* [CAD and scene scripts]:

··········

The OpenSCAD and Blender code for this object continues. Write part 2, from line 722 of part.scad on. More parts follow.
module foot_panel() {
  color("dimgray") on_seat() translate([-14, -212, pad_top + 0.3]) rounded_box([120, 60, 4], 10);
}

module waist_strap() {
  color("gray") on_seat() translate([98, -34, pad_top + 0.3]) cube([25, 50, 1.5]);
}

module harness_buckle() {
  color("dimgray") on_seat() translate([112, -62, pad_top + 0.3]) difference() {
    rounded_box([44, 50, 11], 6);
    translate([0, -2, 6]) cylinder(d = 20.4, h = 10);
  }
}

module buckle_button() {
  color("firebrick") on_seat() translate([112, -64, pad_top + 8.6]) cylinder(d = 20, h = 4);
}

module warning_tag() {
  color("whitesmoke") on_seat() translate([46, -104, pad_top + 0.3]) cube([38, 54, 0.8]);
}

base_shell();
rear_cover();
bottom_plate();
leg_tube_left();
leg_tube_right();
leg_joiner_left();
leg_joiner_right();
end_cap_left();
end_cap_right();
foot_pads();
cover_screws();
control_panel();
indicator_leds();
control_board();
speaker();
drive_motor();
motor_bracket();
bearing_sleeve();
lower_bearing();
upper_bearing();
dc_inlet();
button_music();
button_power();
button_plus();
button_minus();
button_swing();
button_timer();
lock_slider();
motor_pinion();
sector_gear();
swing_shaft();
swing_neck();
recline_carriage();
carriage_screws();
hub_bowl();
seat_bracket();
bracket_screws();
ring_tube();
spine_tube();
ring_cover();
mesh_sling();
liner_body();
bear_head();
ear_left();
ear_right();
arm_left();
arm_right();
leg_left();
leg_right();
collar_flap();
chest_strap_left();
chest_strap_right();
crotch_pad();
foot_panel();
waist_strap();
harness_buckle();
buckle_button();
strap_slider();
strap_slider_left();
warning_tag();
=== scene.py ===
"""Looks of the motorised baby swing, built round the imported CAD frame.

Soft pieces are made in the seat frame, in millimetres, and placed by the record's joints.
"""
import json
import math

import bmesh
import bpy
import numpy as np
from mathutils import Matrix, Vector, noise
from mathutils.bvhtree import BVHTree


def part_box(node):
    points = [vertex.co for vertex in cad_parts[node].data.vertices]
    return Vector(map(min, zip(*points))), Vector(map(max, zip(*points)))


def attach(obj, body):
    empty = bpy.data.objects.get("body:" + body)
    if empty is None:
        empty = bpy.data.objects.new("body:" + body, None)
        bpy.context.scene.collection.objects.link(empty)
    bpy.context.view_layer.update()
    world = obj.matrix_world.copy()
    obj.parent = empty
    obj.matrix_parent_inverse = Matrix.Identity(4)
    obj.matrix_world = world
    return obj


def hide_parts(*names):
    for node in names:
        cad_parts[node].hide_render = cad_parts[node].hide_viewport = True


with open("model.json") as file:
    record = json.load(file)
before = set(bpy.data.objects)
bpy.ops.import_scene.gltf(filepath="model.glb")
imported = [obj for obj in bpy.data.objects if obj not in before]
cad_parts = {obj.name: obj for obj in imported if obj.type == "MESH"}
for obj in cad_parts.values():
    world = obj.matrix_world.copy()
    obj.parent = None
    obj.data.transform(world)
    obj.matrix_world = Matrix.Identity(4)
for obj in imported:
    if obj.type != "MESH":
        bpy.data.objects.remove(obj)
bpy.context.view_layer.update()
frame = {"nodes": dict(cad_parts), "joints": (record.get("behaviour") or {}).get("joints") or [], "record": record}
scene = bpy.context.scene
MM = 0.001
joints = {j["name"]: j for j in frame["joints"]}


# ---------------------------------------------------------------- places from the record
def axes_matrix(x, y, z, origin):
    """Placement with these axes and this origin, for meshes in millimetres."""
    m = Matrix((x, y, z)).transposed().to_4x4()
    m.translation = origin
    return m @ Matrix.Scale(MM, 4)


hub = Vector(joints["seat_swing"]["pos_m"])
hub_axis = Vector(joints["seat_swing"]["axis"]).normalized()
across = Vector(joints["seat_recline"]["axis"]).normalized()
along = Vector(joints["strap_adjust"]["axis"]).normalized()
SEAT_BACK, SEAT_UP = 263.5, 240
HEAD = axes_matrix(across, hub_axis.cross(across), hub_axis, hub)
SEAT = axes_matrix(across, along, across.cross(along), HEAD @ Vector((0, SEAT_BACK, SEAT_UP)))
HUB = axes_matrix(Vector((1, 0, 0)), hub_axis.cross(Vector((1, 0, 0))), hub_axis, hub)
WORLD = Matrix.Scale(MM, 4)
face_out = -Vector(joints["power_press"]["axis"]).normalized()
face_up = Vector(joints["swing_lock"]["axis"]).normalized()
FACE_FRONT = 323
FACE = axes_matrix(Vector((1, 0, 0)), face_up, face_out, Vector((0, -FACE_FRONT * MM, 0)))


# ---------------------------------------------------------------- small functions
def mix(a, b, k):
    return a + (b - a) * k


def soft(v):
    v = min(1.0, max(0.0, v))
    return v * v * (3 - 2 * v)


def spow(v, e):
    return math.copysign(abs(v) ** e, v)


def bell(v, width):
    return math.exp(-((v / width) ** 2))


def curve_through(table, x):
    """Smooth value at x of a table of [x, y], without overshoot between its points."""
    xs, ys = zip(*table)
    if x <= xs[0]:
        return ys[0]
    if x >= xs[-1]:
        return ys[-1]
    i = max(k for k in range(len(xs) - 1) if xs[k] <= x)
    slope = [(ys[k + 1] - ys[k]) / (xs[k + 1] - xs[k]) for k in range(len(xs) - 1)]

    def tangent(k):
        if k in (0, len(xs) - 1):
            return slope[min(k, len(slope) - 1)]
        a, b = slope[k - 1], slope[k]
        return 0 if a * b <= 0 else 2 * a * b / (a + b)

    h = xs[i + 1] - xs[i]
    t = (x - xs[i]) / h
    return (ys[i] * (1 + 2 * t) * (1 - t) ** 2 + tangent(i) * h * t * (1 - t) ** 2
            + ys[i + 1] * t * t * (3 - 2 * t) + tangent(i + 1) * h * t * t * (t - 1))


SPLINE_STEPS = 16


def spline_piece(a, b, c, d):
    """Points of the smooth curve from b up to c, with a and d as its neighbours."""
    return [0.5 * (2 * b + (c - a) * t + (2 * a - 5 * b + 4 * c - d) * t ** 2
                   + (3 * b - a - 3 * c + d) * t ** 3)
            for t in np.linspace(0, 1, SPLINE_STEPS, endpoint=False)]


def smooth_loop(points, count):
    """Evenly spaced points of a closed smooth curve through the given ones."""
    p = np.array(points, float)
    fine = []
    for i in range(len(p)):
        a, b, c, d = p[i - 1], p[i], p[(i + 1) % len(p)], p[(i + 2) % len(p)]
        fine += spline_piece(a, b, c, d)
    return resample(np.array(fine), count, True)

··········

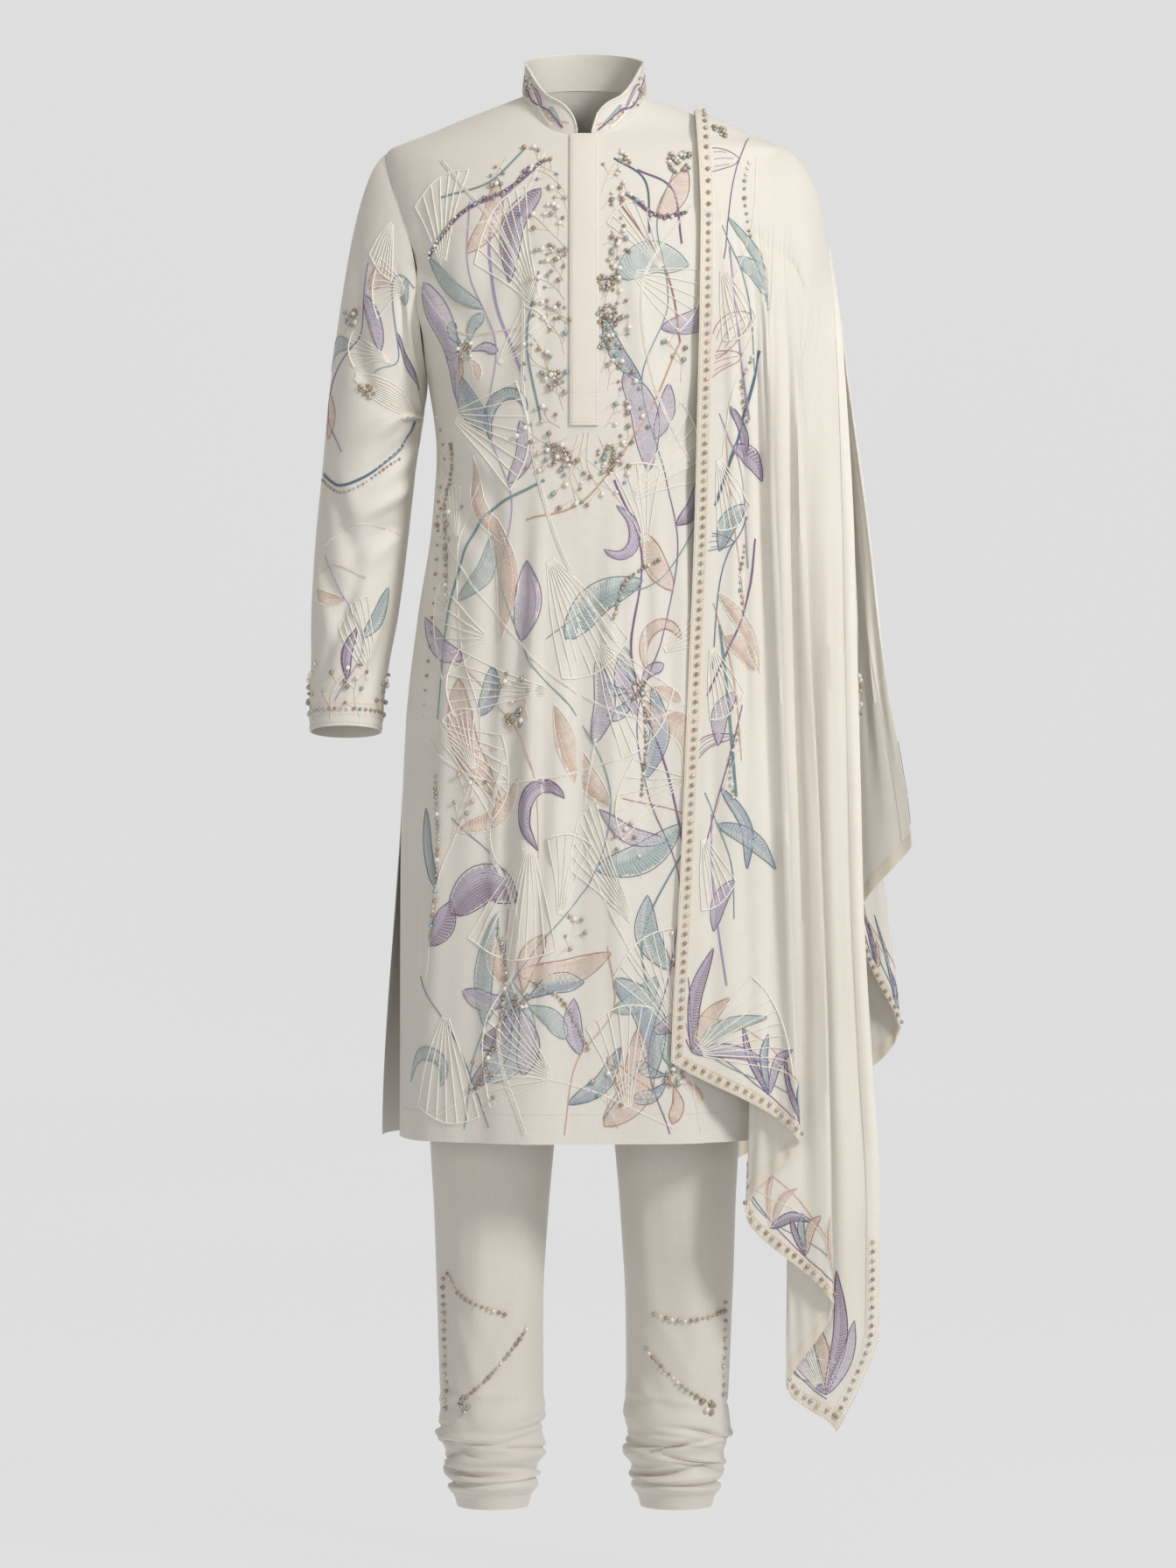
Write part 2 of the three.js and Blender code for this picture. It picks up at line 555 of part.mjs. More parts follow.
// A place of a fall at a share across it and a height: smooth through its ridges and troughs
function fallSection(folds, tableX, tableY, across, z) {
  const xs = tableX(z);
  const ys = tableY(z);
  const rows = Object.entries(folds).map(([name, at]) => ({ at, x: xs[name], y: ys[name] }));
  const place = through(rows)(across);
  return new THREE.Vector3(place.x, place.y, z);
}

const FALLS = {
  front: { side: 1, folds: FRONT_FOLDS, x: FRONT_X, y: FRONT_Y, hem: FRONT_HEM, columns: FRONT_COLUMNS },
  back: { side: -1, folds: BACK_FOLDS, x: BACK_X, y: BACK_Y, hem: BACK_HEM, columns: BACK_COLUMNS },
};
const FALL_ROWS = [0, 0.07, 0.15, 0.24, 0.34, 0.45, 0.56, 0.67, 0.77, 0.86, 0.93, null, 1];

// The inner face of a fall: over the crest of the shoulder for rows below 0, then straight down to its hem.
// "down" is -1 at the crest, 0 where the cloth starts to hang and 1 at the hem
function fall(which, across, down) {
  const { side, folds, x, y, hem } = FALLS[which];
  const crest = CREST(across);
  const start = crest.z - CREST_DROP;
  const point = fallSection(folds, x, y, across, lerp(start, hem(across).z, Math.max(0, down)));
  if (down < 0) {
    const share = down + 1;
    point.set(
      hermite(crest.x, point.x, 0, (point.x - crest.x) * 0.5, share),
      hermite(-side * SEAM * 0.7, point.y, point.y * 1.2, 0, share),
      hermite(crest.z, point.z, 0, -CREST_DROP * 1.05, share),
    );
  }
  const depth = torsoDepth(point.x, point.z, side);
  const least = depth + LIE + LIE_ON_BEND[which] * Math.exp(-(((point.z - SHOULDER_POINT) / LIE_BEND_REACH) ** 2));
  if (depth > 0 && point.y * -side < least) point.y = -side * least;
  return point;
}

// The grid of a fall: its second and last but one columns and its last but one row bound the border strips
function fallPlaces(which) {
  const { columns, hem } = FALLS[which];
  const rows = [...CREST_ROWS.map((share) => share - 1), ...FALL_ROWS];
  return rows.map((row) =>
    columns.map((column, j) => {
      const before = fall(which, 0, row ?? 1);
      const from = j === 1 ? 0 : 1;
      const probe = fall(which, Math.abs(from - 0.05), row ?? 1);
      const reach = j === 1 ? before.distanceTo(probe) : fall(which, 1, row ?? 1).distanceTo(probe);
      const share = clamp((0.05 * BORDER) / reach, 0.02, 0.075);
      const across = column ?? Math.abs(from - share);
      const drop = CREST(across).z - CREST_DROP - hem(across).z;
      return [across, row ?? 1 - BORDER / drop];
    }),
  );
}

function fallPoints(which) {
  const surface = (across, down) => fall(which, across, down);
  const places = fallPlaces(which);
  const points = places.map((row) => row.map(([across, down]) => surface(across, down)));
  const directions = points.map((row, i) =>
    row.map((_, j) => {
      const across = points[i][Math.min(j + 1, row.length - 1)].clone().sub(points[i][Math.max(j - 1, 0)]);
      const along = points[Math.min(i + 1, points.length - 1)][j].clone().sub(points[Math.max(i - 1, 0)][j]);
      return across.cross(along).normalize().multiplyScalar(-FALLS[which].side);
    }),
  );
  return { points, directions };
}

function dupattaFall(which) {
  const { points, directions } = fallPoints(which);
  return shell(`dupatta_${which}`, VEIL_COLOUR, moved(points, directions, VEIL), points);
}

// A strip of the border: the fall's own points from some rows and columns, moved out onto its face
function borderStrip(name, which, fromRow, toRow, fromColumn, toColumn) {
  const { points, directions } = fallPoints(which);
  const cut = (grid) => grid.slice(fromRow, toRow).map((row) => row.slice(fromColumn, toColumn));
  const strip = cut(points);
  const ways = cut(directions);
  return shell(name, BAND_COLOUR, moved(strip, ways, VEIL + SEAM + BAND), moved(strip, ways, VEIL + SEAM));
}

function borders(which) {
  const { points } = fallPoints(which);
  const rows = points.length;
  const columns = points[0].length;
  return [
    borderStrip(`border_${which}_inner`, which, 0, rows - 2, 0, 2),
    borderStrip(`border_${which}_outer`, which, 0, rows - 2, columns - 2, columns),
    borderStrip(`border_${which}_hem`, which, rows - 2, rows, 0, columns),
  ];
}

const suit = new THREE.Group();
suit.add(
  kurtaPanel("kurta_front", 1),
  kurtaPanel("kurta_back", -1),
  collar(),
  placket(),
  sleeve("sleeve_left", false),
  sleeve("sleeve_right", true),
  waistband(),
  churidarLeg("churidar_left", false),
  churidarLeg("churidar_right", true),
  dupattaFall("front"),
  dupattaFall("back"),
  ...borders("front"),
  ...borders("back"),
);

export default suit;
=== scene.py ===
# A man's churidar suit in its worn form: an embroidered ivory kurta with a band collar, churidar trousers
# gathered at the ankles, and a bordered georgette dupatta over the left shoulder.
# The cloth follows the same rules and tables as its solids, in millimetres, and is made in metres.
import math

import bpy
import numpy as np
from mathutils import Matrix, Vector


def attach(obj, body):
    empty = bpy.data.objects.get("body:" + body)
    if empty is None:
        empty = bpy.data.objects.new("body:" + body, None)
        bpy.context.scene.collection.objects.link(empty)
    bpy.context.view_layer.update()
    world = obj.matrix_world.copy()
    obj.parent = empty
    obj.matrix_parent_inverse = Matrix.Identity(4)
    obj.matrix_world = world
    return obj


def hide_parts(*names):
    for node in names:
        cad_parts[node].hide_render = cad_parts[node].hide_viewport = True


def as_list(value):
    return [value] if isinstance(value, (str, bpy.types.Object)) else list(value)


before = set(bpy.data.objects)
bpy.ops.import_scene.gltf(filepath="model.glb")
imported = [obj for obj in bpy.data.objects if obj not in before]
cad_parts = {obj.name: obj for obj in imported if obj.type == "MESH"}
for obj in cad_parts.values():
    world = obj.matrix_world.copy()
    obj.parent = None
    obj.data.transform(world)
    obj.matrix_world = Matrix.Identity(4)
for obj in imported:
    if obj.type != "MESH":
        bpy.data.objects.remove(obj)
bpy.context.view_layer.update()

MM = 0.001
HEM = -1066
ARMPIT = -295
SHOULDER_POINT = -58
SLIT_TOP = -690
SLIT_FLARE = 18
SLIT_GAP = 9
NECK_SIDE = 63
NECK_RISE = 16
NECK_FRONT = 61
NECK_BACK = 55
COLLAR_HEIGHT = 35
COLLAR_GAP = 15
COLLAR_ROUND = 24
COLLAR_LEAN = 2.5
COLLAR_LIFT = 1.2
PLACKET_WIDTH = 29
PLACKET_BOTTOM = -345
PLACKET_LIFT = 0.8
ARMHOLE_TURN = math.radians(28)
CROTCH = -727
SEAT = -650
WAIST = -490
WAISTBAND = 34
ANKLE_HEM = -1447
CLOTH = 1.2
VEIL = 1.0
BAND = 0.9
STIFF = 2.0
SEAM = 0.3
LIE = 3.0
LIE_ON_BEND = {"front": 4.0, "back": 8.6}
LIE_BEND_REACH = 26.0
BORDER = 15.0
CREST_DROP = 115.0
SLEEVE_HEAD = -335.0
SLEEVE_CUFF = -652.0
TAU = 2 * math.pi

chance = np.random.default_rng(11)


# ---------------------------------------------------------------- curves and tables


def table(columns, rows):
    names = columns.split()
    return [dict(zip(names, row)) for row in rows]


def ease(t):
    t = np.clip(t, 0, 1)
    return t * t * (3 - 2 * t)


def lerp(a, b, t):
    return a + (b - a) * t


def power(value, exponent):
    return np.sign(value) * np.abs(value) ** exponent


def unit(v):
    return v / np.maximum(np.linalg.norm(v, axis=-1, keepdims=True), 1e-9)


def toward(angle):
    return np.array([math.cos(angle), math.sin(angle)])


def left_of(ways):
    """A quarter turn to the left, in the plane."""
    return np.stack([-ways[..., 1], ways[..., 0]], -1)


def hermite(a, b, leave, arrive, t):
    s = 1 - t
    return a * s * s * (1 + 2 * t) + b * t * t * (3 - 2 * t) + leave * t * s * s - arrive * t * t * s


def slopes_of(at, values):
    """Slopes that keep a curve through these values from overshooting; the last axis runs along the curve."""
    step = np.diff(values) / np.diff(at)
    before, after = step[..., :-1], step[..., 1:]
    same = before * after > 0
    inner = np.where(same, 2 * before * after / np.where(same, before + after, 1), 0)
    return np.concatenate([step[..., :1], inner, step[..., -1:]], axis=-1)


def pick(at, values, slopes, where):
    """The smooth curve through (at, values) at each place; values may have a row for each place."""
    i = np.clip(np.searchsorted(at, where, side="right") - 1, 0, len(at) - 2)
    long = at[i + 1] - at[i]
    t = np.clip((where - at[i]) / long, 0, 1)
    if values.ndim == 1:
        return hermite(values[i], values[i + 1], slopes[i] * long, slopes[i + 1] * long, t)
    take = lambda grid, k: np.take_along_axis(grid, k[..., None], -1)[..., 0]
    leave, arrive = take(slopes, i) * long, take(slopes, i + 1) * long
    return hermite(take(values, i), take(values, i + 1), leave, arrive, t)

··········

* [TASK GOAL]: In the listing above, find the line with "Write part 2 of" and the line with "0.93, null, 1];", then print exactly those two lines and every line between them, and nothing more.

* [REPLY TO THE EXERCISE]:
Write part 2 of the three.js and Blender code for this picture. It picks up at line 555 of part.mjs. More parts follow.
// A place of a fall at a share across it and a height: smooth through its ridges and troughs
function fallSection(folds, tableX, tableY, across, z) {
  const xs = tableX(z);
  const ys = tableY(z);
  const rows = Object.entries(folds).map(([name, at]) => ({ at, x: xs[name], y: ys[name] }));
  const place = through(rows)(across);
  return new THREE.Vector3(place.x, place.y, z);
}

const FALLS = {
  front: { side: 1, folds: FRONT_FOLDS, x: FRONT_X, y: FRONT_Y, hem: FRONT_HEM, columns: FRONT_COLUMNS },
  back: { side: -1, folds: BACK_FOLDS, x: BACK_X, y: BACK_Y, hem: BACK_HEM, columns: BACK_COLUMNS },
};
const FALL_ROWS = [0, 0.07, 0.15, 0.24, 0.34, 0.45, 0.56, 0.67, 0.77, 0.86, 0.93, null, 1];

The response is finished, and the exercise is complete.